═════ Data section ═════
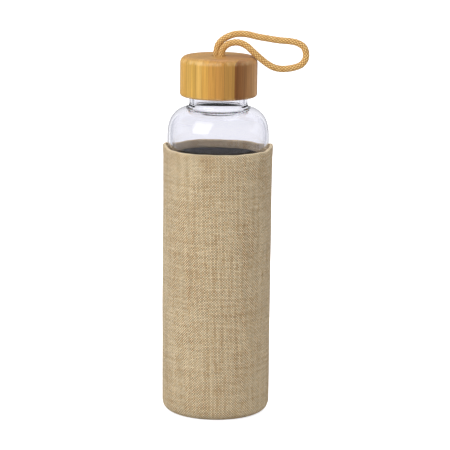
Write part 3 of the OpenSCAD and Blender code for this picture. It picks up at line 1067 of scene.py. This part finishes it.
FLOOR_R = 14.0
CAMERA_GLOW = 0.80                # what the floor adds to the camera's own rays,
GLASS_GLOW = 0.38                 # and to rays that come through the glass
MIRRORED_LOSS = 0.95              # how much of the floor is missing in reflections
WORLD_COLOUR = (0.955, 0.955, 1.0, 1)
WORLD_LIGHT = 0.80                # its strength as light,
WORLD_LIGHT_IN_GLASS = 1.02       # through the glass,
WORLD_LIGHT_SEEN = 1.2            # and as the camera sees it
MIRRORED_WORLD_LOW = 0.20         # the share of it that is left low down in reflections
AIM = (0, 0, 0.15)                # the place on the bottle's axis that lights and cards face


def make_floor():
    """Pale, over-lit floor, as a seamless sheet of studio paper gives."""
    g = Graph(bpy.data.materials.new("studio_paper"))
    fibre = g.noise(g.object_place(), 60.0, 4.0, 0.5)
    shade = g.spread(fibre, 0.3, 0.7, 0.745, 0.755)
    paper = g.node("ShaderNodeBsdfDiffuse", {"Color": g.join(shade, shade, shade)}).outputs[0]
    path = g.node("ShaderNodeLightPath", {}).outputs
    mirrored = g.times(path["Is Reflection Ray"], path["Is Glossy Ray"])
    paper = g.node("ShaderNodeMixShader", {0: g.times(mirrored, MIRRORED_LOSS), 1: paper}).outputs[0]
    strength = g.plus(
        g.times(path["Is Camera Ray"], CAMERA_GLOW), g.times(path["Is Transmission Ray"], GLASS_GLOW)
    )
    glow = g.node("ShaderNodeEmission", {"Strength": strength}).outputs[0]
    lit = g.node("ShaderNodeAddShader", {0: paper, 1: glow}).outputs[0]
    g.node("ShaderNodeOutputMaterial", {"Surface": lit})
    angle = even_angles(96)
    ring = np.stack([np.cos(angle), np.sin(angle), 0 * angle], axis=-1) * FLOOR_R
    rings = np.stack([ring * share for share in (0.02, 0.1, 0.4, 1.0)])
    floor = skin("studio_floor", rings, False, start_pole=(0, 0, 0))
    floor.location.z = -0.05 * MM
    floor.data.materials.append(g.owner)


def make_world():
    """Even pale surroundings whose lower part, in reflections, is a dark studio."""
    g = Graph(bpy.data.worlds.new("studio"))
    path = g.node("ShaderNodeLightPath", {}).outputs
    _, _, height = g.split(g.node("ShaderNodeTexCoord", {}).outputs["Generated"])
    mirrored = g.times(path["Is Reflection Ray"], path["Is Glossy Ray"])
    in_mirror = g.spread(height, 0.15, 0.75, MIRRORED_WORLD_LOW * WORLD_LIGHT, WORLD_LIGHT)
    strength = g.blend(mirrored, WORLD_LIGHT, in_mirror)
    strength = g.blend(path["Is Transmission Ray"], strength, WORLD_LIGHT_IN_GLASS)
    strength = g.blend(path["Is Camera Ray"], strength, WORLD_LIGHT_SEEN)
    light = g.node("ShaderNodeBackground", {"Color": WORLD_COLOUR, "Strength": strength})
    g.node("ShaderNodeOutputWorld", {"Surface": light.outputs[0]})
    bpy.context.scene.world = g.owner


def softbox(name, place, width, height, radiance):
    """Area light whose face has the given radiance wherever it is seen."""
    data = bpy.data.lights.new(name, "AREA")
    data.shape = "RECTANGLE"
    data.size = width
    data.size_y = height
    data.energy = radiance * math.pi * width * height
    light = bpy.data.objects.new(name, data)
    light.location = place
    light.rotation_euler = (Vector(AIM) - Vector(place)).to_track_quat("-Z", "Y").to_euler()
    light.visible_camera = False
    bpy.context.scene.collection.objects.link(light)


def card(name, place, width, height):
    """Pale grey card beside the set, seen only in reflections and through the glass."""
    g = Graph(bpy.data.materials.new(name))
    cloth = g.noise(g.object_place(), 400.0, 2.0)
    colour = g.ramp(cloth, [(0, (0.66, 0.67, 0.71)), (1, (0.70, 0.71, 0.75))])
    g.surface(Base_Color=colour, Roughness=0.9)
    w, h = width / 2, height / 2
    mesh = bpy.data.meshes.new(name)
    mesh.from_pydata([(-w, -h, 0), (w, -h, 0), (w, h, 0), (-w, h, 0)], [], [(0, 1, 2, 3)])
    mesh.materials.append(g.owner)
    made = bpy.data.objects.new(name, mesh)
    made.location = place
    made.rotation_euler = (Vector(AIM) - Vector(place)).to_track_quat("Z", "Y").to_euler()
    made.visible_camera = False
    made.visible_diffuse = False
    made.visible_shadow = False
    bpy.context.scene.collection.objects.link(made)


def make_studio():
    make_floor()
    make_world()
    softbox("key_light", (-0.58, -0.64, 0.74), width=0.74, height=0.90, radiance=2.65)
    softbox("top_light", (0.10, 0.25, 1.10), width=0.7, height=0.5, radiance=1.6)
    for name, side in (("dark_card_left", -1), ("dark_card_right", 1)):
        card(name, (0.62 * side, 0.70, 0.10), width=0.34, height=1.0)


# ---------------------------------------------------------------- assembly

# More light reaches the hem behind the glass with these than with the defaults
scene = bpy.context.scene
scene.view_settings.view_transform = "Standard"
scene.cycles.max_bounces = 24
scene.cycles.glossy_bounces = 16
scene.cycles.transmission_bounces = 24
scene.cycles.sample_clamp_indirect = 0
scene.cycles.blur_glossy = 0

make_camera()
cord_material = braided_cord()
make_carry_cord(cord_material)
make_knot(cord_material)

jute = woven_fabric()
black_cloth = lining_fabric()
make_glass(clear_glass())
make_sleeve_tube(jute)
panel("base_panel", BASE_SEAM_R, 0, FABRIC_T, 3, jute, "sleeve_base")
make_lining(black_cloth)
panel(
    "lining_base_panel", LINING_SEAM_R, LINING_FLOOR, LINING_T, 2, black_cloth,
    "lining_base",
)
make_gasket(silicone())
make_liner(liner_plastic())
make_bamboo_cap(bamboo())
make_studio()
═════
Identify and extract each line of the listing that contains "part".

• _Complete answer_:
Write part 3 of the OpenSCAD and Blender code for this picture. It picks up at line 1067 of scene.py. This part finishes it.
    """Even pale surroundings whose lower part, in reflections, is a dark studio."""